Lumping analysis for the prediction of long-time dynamics: From monomolecular reaction systems to inherent structure dynamics of glassy materials Available to Purchase

In this work we develop, test, and implement a methodology that is able to perform, in an automated manner, “lumping” of a high-dimensional, discrete dynamical system onto a lower-dimensional space. Our aim is to develop an algorithm which, without any assumption about the nature of the system's slow dynamics, is able to reproduce accurately the long-time dynamics with minimal loss of information. Both the original and the lumped systems conform to master equations, related via the “lumping” analysis introduced by Wei and Kuo [Ind. Eng. Chem. Fundam. 8, 114 (1969)], and have the same limiting equilibrium probability distribution. The proposed method can be used in a variety of processes that can be modeled via a first order kinetic reaction scheme. Lumping affords great savings in the computational cost and reveals the characteristic times governing the slow dynamics of the system. Our goal is to approach the best lumping scheme with respect to three criteria, in order for the lumped system to be able to fully describe the long-time dynamics of the original system. The criteria used are: (a) the lumping error arising from the reduction process; (b) a measure of the magnitude of singular values associated with long-time evolution of the lumped system; and (c) the size of the lumped system.

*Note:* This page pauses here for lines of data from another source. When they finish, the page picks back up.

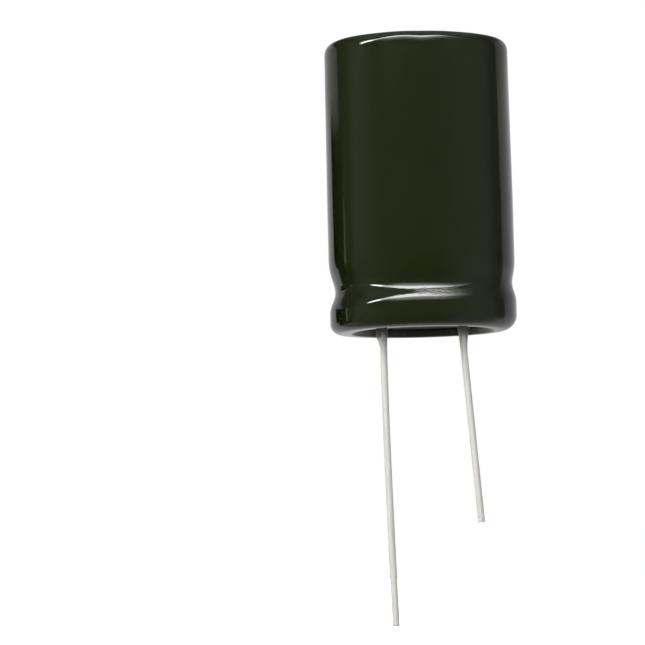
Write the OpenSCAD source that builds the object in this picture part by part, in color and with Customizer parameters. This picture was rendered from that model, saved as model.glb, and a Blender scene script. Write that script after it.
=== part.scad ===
// Radial-lead aluminium electrolytic capacitor, in millimetres.
// The origin is on the can's axis, in the plane where the sleeve's foot sits on a circuit board.
// +Z runs up to the closed end of the can, and the two leads hang down from the open end.

/* [Can] */
// Outside diameter of the drawn aluminium can
can_d = 22; // [18:0.5:30]
// Length of the can
can_len = 34.9; // [28:0.1:50]
// Thickness of the can's side
can_wall = 0.4; // [0.3:0.05:0.6]
// Thickness of the can's closed end
can_end_t = 0.5; // [0.4:0.05:0.8]
// Outside radius of the corner at the closed end
can_head_r = 0.9; // [0.8:0.1:2]

/* [Crimp bead] */
// Height of the bead's middle above the can's open end
bead_up = 5.3; // [4.8:0.1:7]
// Depth of the bead
bead_depth = 1.1; // [0.6:0.1:1.5]
// Radius of the bead's hollow
bead_dip_r = 2.3; // [1.8:0.1:3]
// Radius of the two rounded shoulders that lead into the bead
bead_brow_r = 2.6; // [2:0.1:3]
// How much the foot below the bead stands out past the can's side
foot_flare = 0.05; // [0:0.05:0.2]

/* [Rolled edge] */
// Outside radius of the rolled corner at the open end
curl_r = 1.4; // [1:0.1:1.6]
// How far the open end is rolled in, from the can's side to where its edge turns up
curl_reach = 2; // [1.7:0.1:2.4]
// Outside radius to which the edge turns up into the rubber
curl_tip_r = 0.7; // [0.5:0.05:0.9]

/* [Safety vent] */
// Length of each of the two crossed score lines
vent_len = 13; // [8:0.5:15]
// Width of a score line at the surface
vent_w = 0.6; // [0.3:0.05:0.8]

/* [Sleeve] */
// Thickness of the shrunk sleeve
sleeve_t = 0.2; // [0.1:0.05:0.3]
// Depth of the soft waist where the sleeve bridges the bead
waist_depth = 0.6; // [0.3:0.05:0.7]
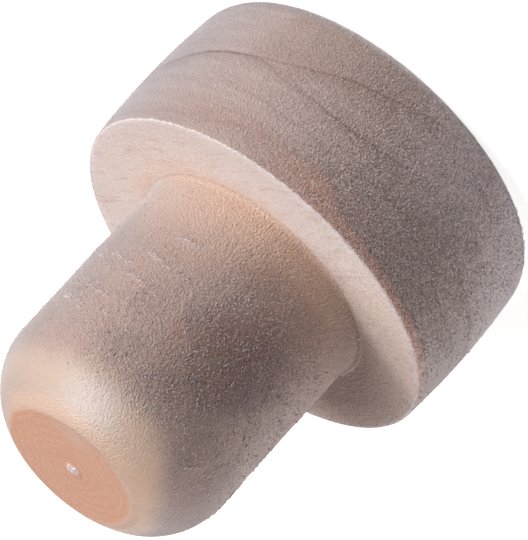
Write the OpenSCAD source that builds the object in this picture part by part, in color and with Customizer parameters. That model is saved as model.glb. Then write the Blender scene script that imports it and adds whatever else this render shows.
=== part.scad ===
// Turned wooden stopper for the neck of a bottle: a round drum head and a plug with a rounded
// nose, cut from one block on a lathe. All sizes are in millimetres.
// It stands on its head. The origin is the centre of the head's outer face, the one that a
// thumb presses, and +Z runs along the lathe axis to the end of the plug.

/* [Head] */
// Greatest diameter of the head, at its belly
head_d = 30.7; // [26:0.1:40]
// Height of the head, from its outer face to the shoulder round the plug
head_h = 14.1; // [11:0.1:24]
// Height of the belly above the outer face
belly_z = 8.5; // [4:0.1:10]
// Radius of the shallow curve of the side, seen from the side
side_r = 63; // [25:1:200]
// Radius that rolls the side over into the outer face
face_round = 2.1; // [0.5:0.1:4]
// Radius that takes the sharpness off the edge of the shoulder
shoulder_ease = 0.2; // [0.05:0.05:1]

/* [Plug] */
// Diameter of the plug's straight part, which grips the neck
plug_d = 19; // [14:0.1:22]
// Length of the plug, from the shoulder to its flat end
plug_len = 20.7; // [12:0.1:40]
// Radius of the rounded nose
nose_r = 5.9; // [4.2:0.1:12]
// Diameter of the flat end, which meets the nose at an edge
end_d = 11.3; // [8:0.1:13.8]
// Radius of the small cove that the tool leaves where the plug meets the shoulder
root_cove = 0.4; // [0.1:0.1:2]

/* [Centre pip] */
// Diameter of the pip that is left at the lathe centre when the end is faced
pip_d = 1.2; // [0.4:0.1:3]
// Height of the pip above the flat end
pip_h = 0.2; // [0.05:0.05:0.2]

/* [Hidden] */
// Facets of a round surface
$fn = 180;
// How far a cutting square runs past the outline that it cuts
past = 1;

plug_r = plug_d / 2;
end_r = end_d / 2;
pip_r = pip_d / 2;
plug_end = head_h + plug_len;

// The centre of the side's curve is level with the belly, beyond the axis
side_x = head_d / 2 - side_r;

// An edge of the head is an arc of radius r that touches a flat face and runs into the side
// without a corner. The face lies at the distance reach from the belly.
// How far from the axis the centre of that arc is
function edge_x(r, reach) = side_x + sqrt(pow(side_r - r, 2) - pow(reach - r, 2));
// How far from the face the arc runs into the side
function edge_run(r, reach) = reach - side_r * (reach - r) / (side_r - r);

// The nose leaves the straight part without a corner and stops at the flat end
nose_run = sqrt(pow(nose_r, 2) - pow(nose_r - plug_r + end_r, 2));
nose_z = plug_end - nose_run;

// The pip is the cap of a ball
pip_ball = (pow(pip_r, 2) + pow(pip_h, 2)) / (2 * pip_h);

// Everything from the axis out to radius r, between two heights
module core(r, low, high) {
    translate([0, low])
        square([r, high - low]);
}

// The part of a circle that lies between two heights, on its side away from the axis
module arc_band(x, z, r, low, high) {
    intersection() {
        translate([x, z])
            circle(r = r);
        translate([max(x, 0), low])
            square([r + past, high - low]);
    }
}

module head_outline() {
    shoulder_reach = head_h - belly_z;
    face_x = edge_x(face_round, belly_z);
    face_run = edge_run(face_round, belly_z);
    shoulder_x = edge_x(shoulder_ease, shoulder_reach);
    shoulder_z = head_h - edge_run(shoulder_ease, shoulder_reach);
    core(face_x, 0, face_run);
    arc_band(face_x, face_round, face_round, -past, face_run);
    arc_band(side_x, belly_z, side_r, face_run, shoulder_z);
    core(shoulder_x, belly_z, head_h);
    arc_band(shoulder_x, head_h - shoulder_ease, shoulder_ease, shoulder_z, head_h + past);
}

module root_outline() {
    difference() {
        core(plug_r + root_cove, 0, head_h + root_cove);
        translate([plug_r + root_cove, head_h + root_cove])
            circle(r = root_cove);
    }
}

module plug_outline() {
    core(plug_r, 0, nose_z);
    core(end_r, 0, plug_end);
    arc_band(plug_r - nose_r, nose_z, nose_r, nose_z, plug_end);
    arc_band(0, plug_end + pip_h - pip_ball, pip_ball, plug_end, plug_end + pip_h + past);
}

module stopper() {
    color([0.80, 0.68, 0.58])
        rotate_extrude() {
            head_outline();
            root_outline();
            plug_outline();
        }
}

stopper();
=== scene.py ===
import math

import bpy
import numpy as np
from mathutils import Matrix, Vector, noise


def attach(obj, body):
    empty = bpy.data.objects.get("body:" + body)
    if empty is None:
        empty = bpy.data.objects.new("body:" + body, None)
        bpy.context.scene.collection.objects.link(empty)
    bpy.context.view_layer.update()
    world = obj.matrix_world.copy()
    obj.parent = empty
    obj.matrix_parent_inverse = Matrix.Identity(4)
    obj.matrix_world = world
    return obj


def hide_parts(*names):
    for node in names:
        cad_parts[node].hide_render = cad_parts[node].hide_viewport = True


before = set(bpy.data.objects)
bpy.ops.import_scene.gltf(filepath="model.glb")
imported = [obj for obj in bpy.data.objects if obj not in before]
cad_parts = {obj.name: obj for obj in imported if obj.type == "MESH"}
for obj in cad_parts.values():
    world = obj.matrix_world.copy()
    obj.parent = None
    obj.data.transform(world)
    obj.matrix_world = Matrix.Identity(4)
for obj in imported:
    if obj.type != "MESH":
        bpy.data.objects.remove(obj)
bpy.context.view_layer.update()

# ---------------------------------------------------------------------------------------------
# The stopper: one block of pale, fine-pored hardwood turned on a lathe. The side of the head and
# the plug come off the tool with the grain raised and, in places, torn. The shoulder and the nose
# are cut clean, and a small torn pip stands where the plug was parted off.
# ---------------------------------------------------------------------------------------------
MM = 0.001

HEAD_R = 15.35
HEAD_H = 14.1
BELLY_Z = 8.5
SIDE_R = 63.0
FACE_ROUND = 2.1
SHOULDER_EASE = 0.2
PLUG_R = 9.5
PLUG_LEN = 20.7
NOSE_R = 5.9
END_R = 5.65
ROOT_COVE = 0.4
PIP_R = 0.6
PIP_AT = (0.05, 0.05)

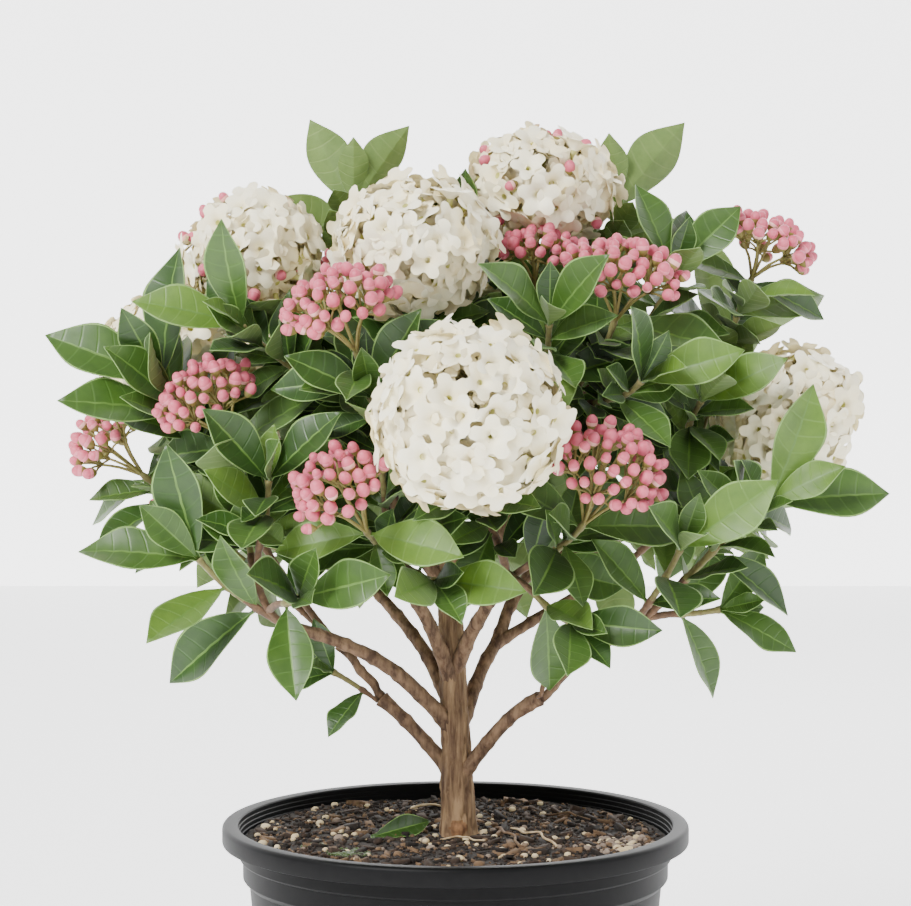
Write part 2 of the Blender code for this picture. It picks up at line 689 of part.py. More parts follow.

The search for the optimum lumping proceeds via Monte Carlo simulation based on the Wang-Landau scheme, which enables us to overcome entrapment in local minima in the above criteria and therefore increases the probability of encountering the global optimum. The developed algorithm is implemented to reproduce the long-time dynamics of a glassy binary Lennard-Jones mixture based on the idea of “inherent structures,” where the rate constants for transitions between inherent structures have been evaluated via hazard plot analysis of a properly designed ensemble of molecular dynamics trajectories.